Over the last two years and more, many further statements on this question have been debated, promulgated and discussed. Although there is much overlap and sympathy between them, they do not all say the same thing or tend in the same direction. Moreover, there are vast constituencies whom they have not yet engaged. It is far from clear that these initiatives will coalesce into a final consensus, even a consensus about a minimum condition (such as the need for sufficient knowledge about safety) on which all can agree – they may, in fact, lead to differences that break across a morally significant distinction. What, then, might be the consequences for moral community?
What might be called ‘geo-ethical’ differences between communities and jurisdictions have been tolerated before. (Nation states have different and mutually inconsistent provisions for human embryo research, for example.) In such cases it has been possible, more or less, to elaborate ways in which such differences can be accommodated in conformity with fundamental human rights, given a suitable margin of appreciation. In the case of intergenerational genome modification, however, it is alleged that by enabling the alteration of the ‘species itself’, genome editing has the potential to ‘change the foundation of human rights’. It would violate ‘human nature’ and call forth the ‘posthuman’.

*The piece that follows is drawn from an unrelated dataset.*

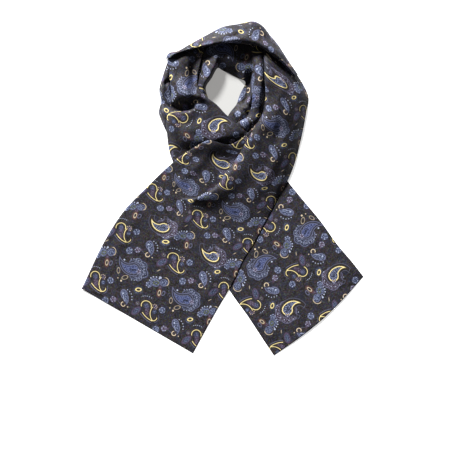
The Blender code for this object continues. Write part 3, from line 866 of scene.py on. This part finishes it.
def draw_seahorse(spot):
    """Slate drop that ends in a cream curl."""
    body = least(oval(spot, 0, 1, 10, 7.5, 102), oval(spot, 4, -9, 8, 5, 75))
    tail = arc(spot, -6, -9, 12.5, 310, 30)
    curl = arc(spot, -3.4, -20.0, 4.6, 215, 115)
    return [
        (fill, SLATE, least(body, tail - 2.4), 0.95, 0.8),
        (paint, LILAC, line(least(body, tail - 2.6)), 0.9),
        (paint, PALE, disc(spot, -2.5, 3, 1.7), 0.8),
        (paint, PALE, arc(spot, 12, -4, 14.0, 200, 24) - 0.6, 0.5),
        (paint, PALE, beads(spot, 0, -5, 17.5, 1.1, 20, 22, 46), 0.75),
        (paint, BROWN, disc(spot, -3.4, -20.0, 6.4), 0.85),
        (paint, CREAM, curl - 0.8, 0.95),
        (fill, PLUM, oval(spot, -20, -10, 6, 2.6, 10), 0.9, 0.8, 0.3),
        (paint, CREAM, disc(spot, 6.5, -26, 1.3), 0.7),
    ]


def draw_cluster(spot):
    """Cluster of flowers, with an eye and a drop beside it."""
    heads = least(disc(spot, -17, -5, 6.0), disc(spot, -5, 1, 9.0), oval(spot, 13, 1, 9.0, 8.0, 0))
    return [
        (fill, SLATE, heads, 1.0, 1.0),
        (paint, LILAC, line(heads + 0.5), 0.55),
        (paint, PALE, beads(spot, -4, 1, 11.5, 1.3, 30, 105, 62), 0.85),
        (paint, PALE, beads(spot, -17, -5, 5.5, 1.0, 60, 200, 100), 0.7),
        (paint, OLIVE, line(oval(spot, -3, 0, 4.6, 3.0, 20), 0.9)),
        (paint, CREAM, arc(spot, 14, 3, 10, 10, 58) - 0.7, 0.75),
        (paint, PALE, disc(spot, 6, 12, 2.0), 0.8, 0.8),
        (fill, PLUM, disc(spot, 5, -9, 4.0), 0.8, 1.2, 0.2),
        (fill, SLATE, oval(spot, -40, -18, 10, 8, 20), 0.55, 2.0, 0.3),
        (paint, BROWN, oval(spot, -39, -17, 7.5, 5.2, 8), 0.9, 0.8),
        (paint, GOLD, line(oval(spot, -39, -17, 5.4, 3.2, 8), 0.75), 0.85),
        (paint, RUST, line(oval(spot, 3, -21, 8.4, 5.4, 80), 0.9), 0.55, 0.9),
        (paint, CREAM, line(oval(spot, 3, -21, 5.4, 2.8, 78), 0.6), 0.75),
        (paint, LILAC, line(oval(spot, 12, -22, 5, 3.2, 60)), 0.7),
        (blossom, spot, -36, 21, 5.0, PLUM),
    ]


def draw_large_paisley(spot):
    """Large slate paisley with echoing outlines and a scalloped fan round its head."""
    brim = fan(spot, 3, -2, 20.5, 8, 3.6, 4)
    drop = teardrop(spot, (3.2, -1.6, 14.0), (2.1, 16.0, 31.6), (-8.2, 32.4, 21.0), 1.0, 29.0)
    return [
        (fill, SLATE, brim, 0.7, 0.6, 0.4),
        (paint, LILAC, line(brim + 0.8, 0.6), 0.65),
        (paint, NAVY, line(brim + 3.4, 0.9), 0.8),
        (paint, PALE, beads(spot, 3, -2, 23.0, 1.1, 15, 0, 110), 0.55),
        (paint, LILAC, line(brim + 7.4, 0.7), 0.6),
        (paint, CHARCOAL, drop - 2.0, 0.8),
        (fill, SLATE, drop, 0.7, 0.6, 0.2),
        (paint, LILAC, line(drop, 0.65), 0.85),
        (paint, CHARCOAL, line(drop + 2.3, 0.9), 0.8),
        (paint, LILAC, line(drop + 4.4, 0.6), 0.75),
        (fill, BLUE, drop + 5.4, 0.8, 0.8, 0.3),
        (paint, NAVY, oval(spot, 1, -3, 6.0, 2.4, 0), 0.8, 0.9),
        (paint, CREAM, line(oval(spot, -32, -4, 6.0, 3.2, 84), 0.5), 0.5),
        (paint, CREAM, line(oval(spot, -18, -19, 7.0, 3.8, 15), 0.5), 0.5),
        (paint, CREAM, disc(spot, -27, -26, 2.0), 0.9),
        (paint, CREAM, disc(spot, -34, -20, 1.4), 0.6),
        (paint, PALE, disc(spot, -18, 19, 1.8), 0.8),
        (paint, LILAC, beads(spot, 1, 18, 38, 1.0, 9, 190, 26), 0.6),
    ]


def draw_small_paisley(spot):
    """Small golden paisley in a lilac lace."""
    brim = fan(spot, 3, -3, 22, 7, 3.0, 3.5)
    drop = teardrop(spot, (3.5, -2.9, 10.6), (3.3, 12.5, 26.2), (-7.9, 20.9, 17.2), 2.9, 20.0)
    return [
        (fill, PLUM, brim, 0.6, 1.0, 0.3),
        (paint, LILAC, line(brim + 1.0, 0.7), 0.75),
        (paint, PALE, beads(spot, 3, -3, 23.5, 1.2, 24, 10, 100), 0.6),
        (paint, CHARCOAL, drop - 7.0, 0.8, 0.8),
        (paint, LILAC, line(drop - 6.4, 0.5), 0.55),
        (paint, BROWN, drop - 3.0, 0.9, 0.9),
        (fill, SLATE, drop, 0.95, 0.6),
        (paint, NAVY, oval(spot, 2, -3, 5, 2.4, 10), 0.7, 1.0),
        (paint, GOLD, line(drop, GOLD_HALF + 0.3), 0.95),
    ]


# Motifs in the order they are printed, each over the last. across and along say where on the print one
# stands, and rows how many rows further the next one does.
MOTIFS = table("draw across along rows", [
    (draw_large_paisley, 68, -62, 2),
    (draw_small_paisley, 63, 66, 2),
    (draw_cluster, 11, -62, 1),
    (draw_seahorse, 60, -3, 1),
    (draw_hook, 0, 0, 1),
])

# Mottling of the charcoal ground, one ink over another. An ink lies where soft noise of its scale is
# above its level, or below it where above is False.
GROUND = table("ink scale level above strength soft", [
    (BROWN, 0.045, 0.48, True, 0.9, 0.05),
    (NAVY, 0.10, 0.53, True, 0.9, 0.05),
    (BLACK, 0.10, 0.44, False, 0.8, 0.05),
    (OLIVE, 0.22, 0.60, True, 0.45, 0.05),
    (PLUM, 0.22, 0.40, False, 0.35, 0.05),
    (SLATE, 0.28, 0.56, True, 0.2, 0.04),
])

SILK_SOCKETS = {
    "Roughness": 0.62,
    "Specular IOR Level": 0.2,
    "Sheen Weight": 0.1,
    "Sheen Roughness": 0.4,
    "Sheen Tint": (0.75, 0.8, 1.0, 1.0),
}


def motif_place(cloth, motif):
    """Upright position within the nearest motif of its kind."""
    half = (REPEAT_ACROSS / 2, ROW_PITCH * motif.rows / 2, 1.0)
    offset = vector("SUBTRACT", cloth, (motif.across, motif.along, 0.0))
    local = vector("WRAP", offset, half, tuple(-h for h in half))
    return result(add_node("ShaderNodeVectorRotate", (local, (0.0, 0.0, 0.0), math.radians(CHART_TURN)),
                           rotation_type="Z_AXIS"))


def noise(spot, scale):
    """Soft noise about 0.5, with patches some 1 / scale millimetres wide."""
    return Field(add_node("ShaderNodeTexNoise", (spot, scale, NOISE_DETAIL)).outputs["Fac"])


def new_material(name):
    """Material that nodes are added to from now on, and its shader."""
    material = bpy.data.materials.new(name)
    material.use_nodes = True
    Field.tree = material.node_tree
    return material, material.node_tree.nodes["Principled BSDF"]


def feed(field, node, name):
    """Link a field to the named input of a node."""
    Field.tree.links.new(field.socket, node.inputs[name])


def set_sockets(node, values):
    """Set inputs of a node that are the same all over the surface."""
    for name, value in values.items():
        node.inputs[name].default_value = value


def printed_silk():
    """Printed silk: a mottled dark ground, the motifs over it, a fine twill and a soft sheen."""
    material, shader = new_material("printed silk")
    metres = result(add_node("ShaderNodeUVMap", (), uv_map="cloth"))
    cloth = vector("SCALE", metres, 1.0 / MM)

    cells = add_node("ShaderNodeTexVoronoi", (cloth, 1.0 / LACE_CELL), voronoi_dimensions="2D")
    from_heart = Field(cells.outputs["Distance"])
    Field.lace = result(add_node("ShaderNodeMapRange", (from_heart, *LACE_FADE, 1.0, LACE_THIN)))
    Field.hearts = (from_heart - HEART_REACH) * LACE_CELL

    patches = {scale: noise(cloth, scale) for scale in sorted({row.scale for row in GROUND})}
    colour = CHARCOAL
    for row in GROUND:
        patch = patches[row.scale]
        shape = row.level - patch if row.above else patch - row.level
        colour = paint(colour, row.ink, shape, row.strength, row.soft)
    for motif in MOTIFS:
        for lay_on, *mark in motif.draw(motif_place(cloth, motif)):
            colour = lay_on(colour, *mark)
    feed(colour, shader, "Base Color")

    ribs = calc("SINE", vector("DOT_PRODUCT", cloth, compass(TWILL_TURN)) * (2 * math.pi / TWILL_PITCH))
    weave = add_node("ShaderNodeBump", (TWILL_STRENGTH, TWILL_DEPTH * MM))
    feed(ribs, weave, "Height")
    feed(result(weave), shader, "Normal")
    set_sockets(shader, SILK_SOCKETS)
    return material


FLOOR_HALF = 3000.0
FLOOR_DROP = 0.2        # how far the floor lies below the cloth
FLOOR_TONE = (0.9, 0.9, 0.9, 1.0)
FLOOR_GLOW = (1.0, 1.0, 1.0, 1.0)
# Painted shade: tone and glow of the floor round the neck hole.
HOLE_SHADE_TONE = (0.33, 0.33, 0.32, 1.0)
HOLE_SHADE_GLOW = (0.46, 0.45, 0.44, 1.0)
HOLE_SOFT = 10.0        # half the width over which a tone gives way to this one
UNLIT = (0.0, 0.0, 0.0, 1.0)
UNLIT_SOFT = 2.0
FLOOR_SOCKETS = {"Roughness": 0.9, "Emission Strength": 0.65}

# Discs of painted shade on the floor: round the neck hole the floor is painted greyer and glows less,
# and inside the roll, where the cloth keeps the light out, its glow is taken away.
DISC = "x y reach"
NECK_HOLE = table(DISC, [(6.5, 218, 85)])
INSIDE_ROLL = table(DISC, [
    (-38, 303, 20),
    (-40, 318, 12),
    (-5, 312, 28),
    (30, 325, 28),
    (66, 335, 24),
    (85, 334, 15),
    (97, 308, 16),
])


def covered_by(discs, spot):
    """Distance outside the nearest of the discs, for a spot in metres."""
    return least(*(disc(spot, row.x * MM, row.y * MM, row.reach * MM) for row in discs))


def add_floor():
    """Pale floor with a slight glow, with painted shade: greyer and dimmer round the neck hole and unlit
    inside the roll.
    """
    half = FLOOR_HALF * MM
    corners = [(-half, -half, 0), (half, -half, 0), (half, half, 0), (-half, half, 0)]
    mesh = bpy.data.meshes.new("floor")
    mesh.from_pydata(corners, [], [(0, 1, 2, 3)])
    floor = add_object("floor", mesh)
    floor.location.z = -FLOOR_DROP * MM
    material, shader = new_material("floor")
    spot = Field(add_node("ShaderNodeTexCoord", ()).outputs["Object"])
    hole_shade = covered_by(NECK_HOLE, spot)
    # Painted shade: the floor is greyer and dimmer round the neck hole, and has no glow inside the roll.
    tone = paint(FLOOR_TONE, HOLE_SHADE_TONE, hole_shade, soft=HOLE_SOFT * MM)
    glow = paint(FLOOR_GLOW, HOLE_SHADE_GLOW, hole_shade, soft=HOLE_SOFT * MM)
    glow = paint(glow, UNLIT, covered_by(INSIDE_ROLL, spot), soft=UNLIT_SOFT * MM)
    feed(tone, shader, "Base Color")
    feed(glow, shader, "Emission Color")
    set_sockets(shader, FLOOR_SOCKETS)
    mesh.materials.append(material)


SKY_SOCKETS = {"Color": (1.0, 1.0, 1.0, 1.0), "Strength": 0.08}


def add_sky():
    """Faint even light from all round."""
    world = bpy.data.worlds.new("studio")
    world.use_nodes = True
    set_sockets(world.node_tree.nodes["Background"], SKY_SOCKETS)
    bpy.context.scene.world = world


KEY_HEIGHT = 26.0       # degrees above the floor
KEY_ASIDE = 28.0        # degrees to the left of straight behind the neck
KEY_POWER = 10.5
KEY_WIDTH = 9.0         # degrees that the light takes up in the sky, which softens the shadows


def add_key():
    """Low light from behind the neck and a little to the left."""
    light = bpy.data.lights.new("key", "SUN")
    light.energy = KEY_POWER
    light.angle = math.radians(KEY_WIDTH)
    key = add_object("key", light)
    key.rotation_euler = (math.radians(KEY_HEIGHT - 90), 0, math.radians(KEY_ASIDE))


PHOTO_CENTRE = (7.7, -81.95)    # point on the floor in the middle of the photo's frame
CAMERA_HEIGHT = 2762.0
LENS = 100.0
SENSOR = 36.0


def add_camera():
    """Camera straight above the scarf, as in the photo."""
    data = bpy.data.cameras.new("camera")
    data.lens = LENS
    data.sensor_width = SENSOR
    camera = add_object("camera", data)
    camera.location = [value * MM for value in (*PHOTO_CENTRE, CAMERA_HEIGHT)]
    bpy.context.scene.camera = camera
    bpy.context.scene.view_settings.view_transform = "Standard"


# Stretches of cloth in the order they are laid, from the floor up. print_across and print_along say
# where on the print the first corner lies, or for the upper tail its hem at the outer selvedge, and
# print_turn how far the first section is turned there, in degrees.
STRETCHES = table("name knots sections creases held print_across print_along print_turn", [
    ("tail_right", tail_right_knots, TAIL_RIGHT, TAIL_RIGHT_CREASES, "laid", -150, -248, 6),
    ("left_under", under_knots, LEFT_UNDER, UNDER_CREASES, "folded", 41, -140, 0),
    ("neck_inner", inner_knots, INNER, INNER_CREASES, "gathered", 50, 61, 0),
    ("inner_pleat", pleat_knots, PLEAT, PLEAT_CREASES, "folded", 42, -165, 0),
    ("front", front_knots, FRONT, FRONT_CREASES, "draped", -74, -62, 0),
    ("tail_left", tail_left_knots, TAIL_LEFT, TAIL_LEFT_CREASES, "folded", -131, 33, 0),
    ("neck_roll", roll_knots, ROLL, ROLL_CREASES, "gathered", -14, 44, 19),
])

# The lower tail and the front band meet at a seam. Here is the row of each that lies there, and the step
# from it to the next row of the same stretch.
SEAM_ENDS = {
    "tail_right": (-1, -1),
    "front": (0, 1),
}


def dress(name, grid, held, across, along):
    """Add one stretch as a shell that stands for its solid and rests on the last of those settled."""
    shell = add_shell("silk_" + name, grid, silk, across, along)
    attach(shell, "root")
    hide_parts(name)


silk = printed_silk()
core = core_grid()
heap = settle(core, np.full(PLAN_CELLS, np.nan))
dress("hidden_layers", core, "folded", *lay_flat(core))
for stretch in STRETCHES:
    knots = [stretch.knots(row) for row in stretch.sections]
    grid = loft(knots)
    lay_creases(grid, stretch.creases)
    if stretch.name in SEAM_ENDS:
        draw_back(grid, *SEAM_ENDS[stretch.name])
    heap = settle(grid, heap)
    if stretch.name == "neck_roll":
        ground_foot(grid, knots)
    if stretch.name == "tail_left":
        across, along = lay_pleated(grid, knots)
    else:
        across, along = lay_flat(grid, stretch.print_turn)
    dress(stretch.name, grid, stretch.held, across + stretch.print_across, along + stretch.print_along)

add_floor()
add_sky()
add_key()
add_camera()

I offer two thoughts about this. The first is that incremental adjustments (particularly to restore wild type alleles) do not constitute a radical change in ‘human nature’; in any case, it is not the ‘nature’ that is the basis of human rights but the ‘human’, which is, in the end, political. The second, then, is that whatever the ground of ‘human’ rights is, it should be seen as a threshold rather than a property exclusive to natural kind or class. It follows, therefore, that such rights as are currently enjoyed by humans should equally extend to a non-human, a posthuman or even an artificial intelligence, who is capable of being welcomed into our moral community.